§ **EXERCISE**: Quote only the lines from the line containing "seat_cushion_zip_right();" to the line containing "obj.parent = empty", with both of those lines included, please, exactly as written.

§ **AVAILABLE DATA**:

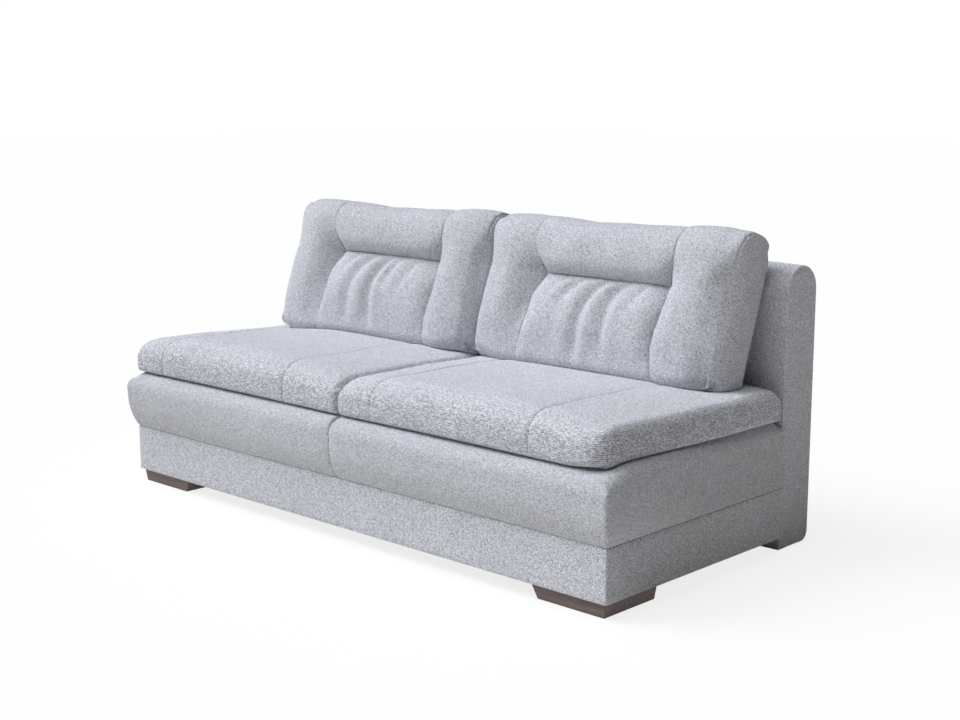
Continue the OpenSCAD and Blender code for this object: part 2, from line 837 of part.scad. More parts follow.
module headrest_fill_right() {
    color("ivory") middle_fill(cushion_right, cushion_right + back_cushion_l, headrest_seam,
        back_cushion_h - 2 * fill_wrap);
}

module headrest_fill_left() {
    color("ivory") middle_fill(cushion_left, cushion_left_end, headrest_seam,
        back_cushion_h - 2 * fill_wrap);
}

module lumbar_fill_right() {
    color("snow") middle_fill(cushion_right, cushion_right + back_cushion_l, fill_low - play, headrest_seam);
}

module lumbar_fill_left() {
    color("snow") middle_fill(cushion_left, cushion_left_end, fill_low - play, headrest_seam);
}

module back_cushion_zip_right() {
    color("dimgray") unit_frame() back_zip(cushion_right, cushion_right + back_cushion_l, 0);
}

module back_cushion_zip_left() {
    color("dimgray") unit_frame() back_zip(cushion_left, cushion_left_end, 0);
}

// Back slab

// Side view of the slab, drawn in by an inset, and open or closed below
module slab_profile(inset) {
    heel = slab_heel_r - inset;
    low = glide_h + (inset > 0 ? -cut : 0);
    translate([slab_y + inset, low + slab_heel_r])
        square([slab_t - 2 * inset, frame_top - low - slab_heel_r]);
    translate([slab_y + inset, low]) square([slab_t - inset - slab_heel_r, slab_heel_r + cut]);
    translate([slab_y + slab_t - slab_heel_r, low + slab_heel_r]) circle(r = heel);
    translate([slab_y + slab_r, frame_top]) circle(r = slab_r - inset);
}

module slab_body(inset) {
    run_x(inset - slab_x, slab_x - inset) slab_profile(inset);
}

// The space for the frame and its panels
module slab_room(gap) {
    block([slab_core - slab_x, slab_y + slab_core, glide_h - gap],
        [slab_x - slab_core, slab_y + slab_t - slab_core, frame_top]);
}

module back_cover() {
    color([0.75, 0.77, 0.8]) unit_frame() difference() {
        slab_body(0);
        slab_body(skin_t);
        both_bolt_rows(bolt_d + 2 * play);
    }
}

module back_foam() {
    color([0.95, 0.9, 0.7]) unit_frame() difference() {
        intersection() {
            slab_body(skin_t);
            block([-slab_x, slab_y, frame_z], [slab_x, slab_y + slab_t, slab_top]);
        }
        slab_room(cut);
        both_bolt_rows(bolt_d + 2 * play);
    }
}

module back_panel(y) {
    block([slab_core - slab_x, y, frame_z], [slab_x - slab_core, y + panel_t, frame_top]);
}

module back_front_panel() {
    color("sienna") unit_frame() difference() {
        back_panel(slab_y + slab_core);
        both_bolt_rows(bolt_d + 2 * play);
    }
}

module back_rear_panel() {
    color("sienna") unit_frame() back_panel(slab_y + slab_t - slab_core - panel_t);
}

post_y = slab_y + slab_core + panel_t;
post_rear = slab_y + slab_t - slab_core - panel_t;
post_x = slab_x - slab_core;

module end_post() {
    color("tan") unit_frame() block([post_x - post_w, post_y, frame_z], [post_x, post_rear, frame_top]);
}

module back_end_post_right() {
    end_post();
}

module back_end_post_left() {
    on_left() end_post();
}

module back_top_rail() {
    color("burlywood") unit_frame() block([post_w - post_x, post_y, frame_top - top_rail_h],
        [post_x - post_w, post_rear, frame_top]);
}

// A rail on the front side of the frame, which takes one row of the joining bolts
module bolt_rail(low, high, bolt_z) {
    unit_frame() difference() {
        block([post_w - post_x, post_y, low], [post_x - post_w, post_y + board_t, high]);
        bolt_bores(bolt_z, nut_barrel_d + 2 * play);
    }
}

module back_bottom_rail() {
    color("burlywood") bolt_rail(frame_z, frame_z + bottom_rail_h, bolt_low_z);
}

module back_middle_rail() {
    color("burlywood") bolt_rail(bolt_high_z - middle_rail_h / 2, bolt_high_z + middle_rail_h / 2,
        bolt_high_z);
}

module back_uprights() {
    upright_share = 0.55;
    color("tan") unit_frame() for (side = [-1, 1])
        translate([side * post_x * upright_share - post_w / 2, post_y + board_t, frame_z])
            cube([post_w, post_rear - post_y - board_t, frame_top - top_rail_h - frame_z]);
}

module back_dust_cloth() {
    color([0.2, 0.2, 0.2]) unit_frame() block([skin_t - slab_x, slab_y + skin_t, frame_z - cloth_t],
        [slab_x - skin_t, slab_y + slab_t - slab_heel_r, frame_z]);
}

// Joining hardware

module bolt_places() {
    for (z = [bolt_low_z, bolt_high_z], side = [-1, 1], share = [bolt_near_share, bolt_far_share])
        translate([side * share * slab_x, 0, z]) children();
}

module joining_bolts() {
    head_d = 1.6 * bolt_d;
    socket_d = 0.85 * bolt_d;
    socket_depth = bolt_d / 2;
    color("silver") unit_frame() bolt_places() translate([0, bolt_head_y, 0]) difference() {
        union() {
            translate([0, -bolt_d, 0]) bar_y(head_d, bolt_d);
            bar_y(bolt_d, nut_face_y + nut_flange_t - bolt_head_y);
        }
        translate([0, -bolt_d - cut, 0]) rotate([-90, 0, 0])
            cylinder(d = socket_d, h = socket_depth + cut, $fn = 6);
    }
}

module bolt_washers() {
    color("gainsboro") unit_frame() bolt_places() translate([0, bolt_head_y, 0]) difference() {
        bar_y(washer_d, washer_t);
        translate([0, -cut, 0]) bar_y(bolt_d + 2 * play, washer_t + 2 * cut);
    }
}

module bolt_t_nuts() {
    color("gold") unit_frame() bolt_places() translate([0, nut_face_y, 0]) difference() {
        union() {
            bar_y(nut_flange_d, nut_flange_t);
            translate([0, -nut_barrel_l, 0]) bar_y(nut_barrel_d, nut_barrel_l);
        }
        translate([0, -nut_barrel_l - cut, 0])
            bar_y(bolt_d + play, nut_barrel_l + nut_flange_t + 2 * cut);
    }
}

front_foot_left();
front_foot_right();
foot_screws();
rear_glides();
plinth_front_board();
plinth_rear_board();
plinth_side_board_left();
plinth_side_board_right();
plinth_cross_rails();
plinth_corner_blocks();
foot_plates();
plinth_cover_front();
plinth_cover_rear();
plinth_cover_left();
plinth_cover_right();
plinth_dust_cloth();
seat_front_rail();
seat_rear_rail();
seat_side_rail_left();
seat_side_rail_right();
seat_centre_rail();
seat_webbing();
base_foam_left();
base_foam_right();
base_cover_left();
base_cover_right();
seat_cushion_cover_left();
seat_cushion_cover_right();
seat_cushion_core_left();
seat_cushion_core_right();
seat_cushion_zip_left();
seat_cushion_zip_right();
back_cushion_cover_left();
back_cushion_cover_right();
bolster_fills_left();
bolster_fills_right();
headrest_fill_left();
headrest_fill_right();
lumbar_fill_left();
lumbar_fill_right();
back_cushion_zip_left();
back_cushion_zip_right();
back_end_post_left();
back_end_post_right();
back_uprights();
back_top_rail();
back_middle_rail();
back_bottom_rail();
back_front_panel();
back_rear_panel();
back_foam();
back_cover();
back_dust_cloth();
joining_bolts();
bolt_washers();
bolt_t_nuts();
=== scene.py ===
import json
import math
from types import SimpleNamespace

import bmesh
import bpy
import numpy as np
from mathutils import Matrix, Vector
from mathutils.bvhtree import BVHTree


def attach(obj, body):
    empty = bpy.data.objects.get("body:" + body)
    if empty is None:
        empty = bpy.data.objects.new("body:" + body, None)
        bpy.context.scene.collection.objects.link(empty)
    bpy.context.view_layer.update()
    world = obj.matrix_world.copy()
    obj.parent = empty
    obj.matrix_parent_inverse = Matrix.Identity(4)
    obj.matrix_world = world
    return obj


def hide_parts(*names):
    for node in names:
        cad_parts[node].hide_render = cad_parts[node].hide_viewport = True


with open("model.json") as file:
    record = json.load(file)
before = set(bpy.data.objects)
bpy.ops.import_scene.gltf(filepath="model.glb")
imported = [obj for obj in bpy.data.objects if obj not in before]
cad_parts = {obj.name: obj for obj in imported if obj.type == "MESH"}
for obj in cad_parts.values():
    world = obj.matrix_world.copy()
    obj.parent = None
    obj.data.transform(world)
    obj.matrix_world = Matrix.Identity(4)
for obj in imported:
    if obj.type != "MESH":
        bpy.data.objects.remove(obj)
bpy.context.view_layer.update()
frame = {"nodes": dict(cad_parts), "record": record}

# sizes and places in metres; Y is counted from the plinth's front face until to_row shifts it
FRONT_Y = -0.4445
HALF_L = 0.975
UNIT_D = 0.778
PLINTH_Z = 0.0428
BASE_Z = 0.1868
SEAT_Z = 0.3778
BULGE = 0.036
END_BULGE = {"left": 0.014, "right": 0.023}
GAP = 0.0006
CUSHION_LOW = SEAT_Z + GAP
CUSHION_H = 0.088
CROWN = 0.026
SEAT_END = 0.98
SEAT_REAR = 0.755
LEAN = math.radians(18.7)
BACK_ENDS = {"left": (-0.8923, -0.0003), "right": (0.0033, 0.9063)}
BACK_H = 0.456
BACK_T = 0.173
BOLSTER = 0.2
HEAD_SEAM = 0.278
SLAB_X = 0.965
SLAB_T = 0.147
SLAB_TOP = 0.797
SLAB_HEEL = 0.03
GLIDE_H = 0.004
WORD = {1: "right", -1: "left"}


# small helpers

def unit(t):
    return np.clip(t, 0.0, 1.0)


def smooth(t):
    t = unit(t)
    return t * t * (3.0 - 2.0 * t)


def ramp(x, low, high):
    return smooth((x - low) / (high - low))


def arch(x, low, high):
    t = unit((x - low) / (high - low))
    return np.sin(math.pi * t)


def bell(x, reach):
    return np.exp(-((x / reach) ** 2))


TURN = 6.283


def noise1(x, seed):
    """A smooth line of hills and dips along x, between about -1 and 1."""
    rng = np.random.default_rng(seed)
    out = np.zeros_like(x)
    for octave in range(3):
        height, phase = rng.uniform(0.6, 1.0), rng.uniform(0, TURN)
        out += height * 0.6 ** octave * np.sin(x * 1.9 ** octave + phase)
    return out / 1.6


def noise3(points, size, seed):
    """Smooth noise in space, from a few seeded waves, about -1 to 1."""
    rng = np.random.default_rng(seed)
    out = np.zeros(len(points))
    for _ in range(12):
        wave = rng.normal(size=3)
        wave *= rng.uniform(0.6, 1.4) * TURN / size / np.linalg.norm(wave)
        out += np.sin(points @ wave + rng.uniform(0, TURN))
    return out / 4.0


LEAST_STEP = 0.0006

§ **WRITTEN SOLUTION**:
seat_cushion_zip_right();
back_cushion_cover_left();
back_cushion_cover_right();
bolster_fills_left();
bolster_fills_right();
headrest_fill_left();
headrest_fill_right();
lumbar_fill_left();
lumbar_fill_right();
back_cushion_zip_left();
back_cushion_zip_right();
back_end_post_left();
back_end_post_right();
back_uprights();
back_top_rail();
back_middle_rail();
back_bottom_rail();
back_front_panel();
back_rear_panel();
back_foam();
back_cover();
back_dust_cloth();
joining_bolts();
bolt_washers();
bolt_t_nuts();
=== scene.py ===
import json
import math
from types import SimpleNamespace

import bmesh
import bpy
import numpy as np
from mathutils import Matrix, Vector
from mathutils.bvhtree import BVHTree


def attach(obj, body):
    empty = bpy.data.objects.get("body:" + body)
    if empty is None:
        empty = bpy.data.objects.new("body:" + body, None)
        bpy.context.scene.collection.objects.link(empty)
    bpy.context.view_layer.update()
    world = obj.matrix_world.copy()
    obj.parent = empty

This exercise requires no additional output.